Rendue aveugle à la suite d'une méningite à l'âge de 5 ans, elle-même a suivi l'enseignement d'une école catholique pour aveugles puis, excellente élève, a continué sa scolarité et pris la tête d'organisations d'élèves au lycée et à l'université.

En 2005, elle lance son organisation, l'Ethiopian Centre for Disability and Development (ECDD), pour mener son propre combat contre le handicap.

Depuis, elle a convaincu le gouvernement d'adopter des normes prévoyant que de nombreux bâtiments soient mieux adaptés aux handicapés, pourvus par exemple d'entrées plus larges et des panneaux en braille.

Elle a aussi publié un guide des hôtels, restaurants et administrations de la capitale détaillant leurs équipements pour handicapés.

Son insistance a payé, estime M. Nemera, et aujourd'hui "chaque gouvernement doit tenir compte du handicap" dans ses projets.

Pour Mme Yetnebersh, tirer les handicapés éthiopiens de la mendicité reste une priorité.

l'ECDD coopère avec plus de 120 organisations d'entrepreneurs handicapés en Ethiopie pour déterminer quelles activités sont les plus susceptibles de permettre aux handicapés d'accéder à un travail, de producteur laitier à fabricant de tapis.

"On ne veut pas miser sur ce dont ils ont besoin mais sur ce qu'ils peuvent faire", explique la jeune femme qui est mariée et mère de deux filles.

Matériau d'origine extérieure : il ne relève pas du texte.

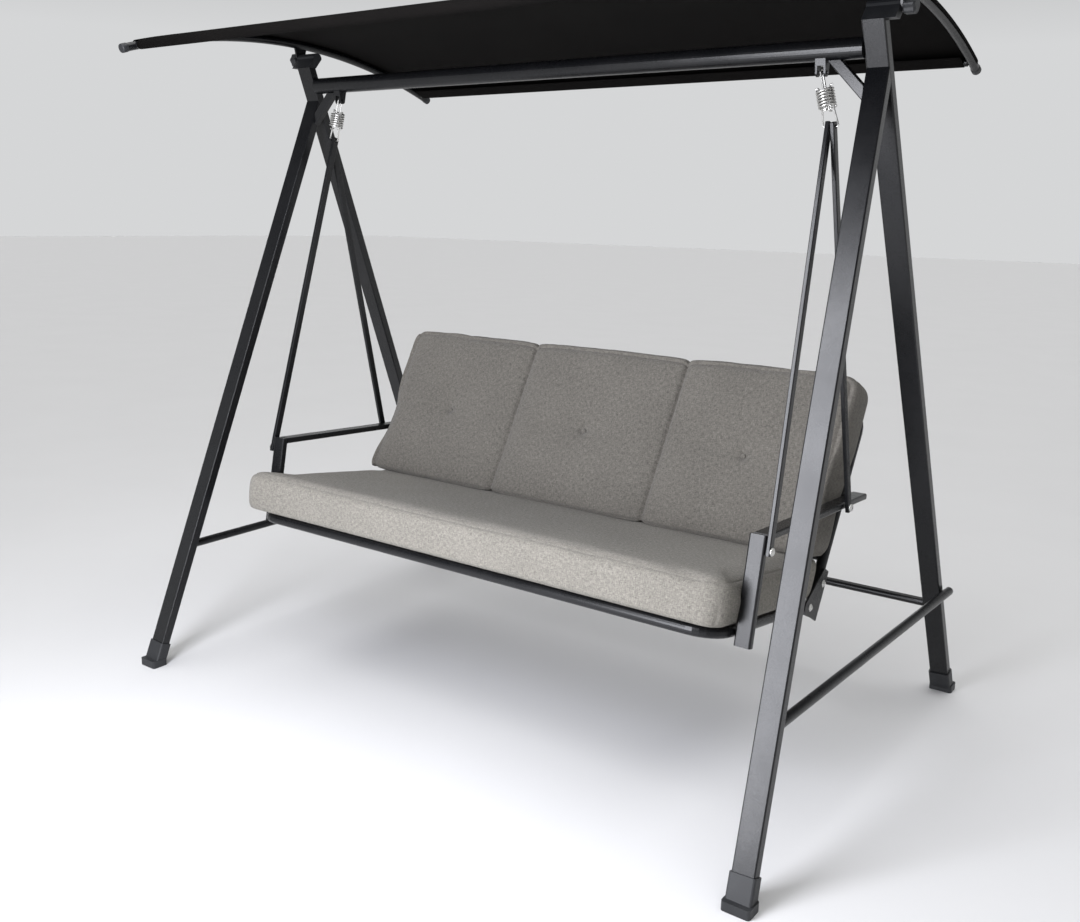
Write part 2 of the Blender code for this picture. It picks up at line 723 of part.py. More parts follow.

Mme Yetnebersh ne sait pas encore exactement ce qu'elle va faire de son prix, l'équivalent de 373.000 dollars, une récompense qu'elle doit partager avec deux autres lauréats.

Mais elle se réjouit déjà de la notoriété qu'il lui a apportée. "L'inégalité, quelle qu'elle soit, représente une menace pour l'égalité de tous. C'est le message que je souhaite envoyer", dit-elle.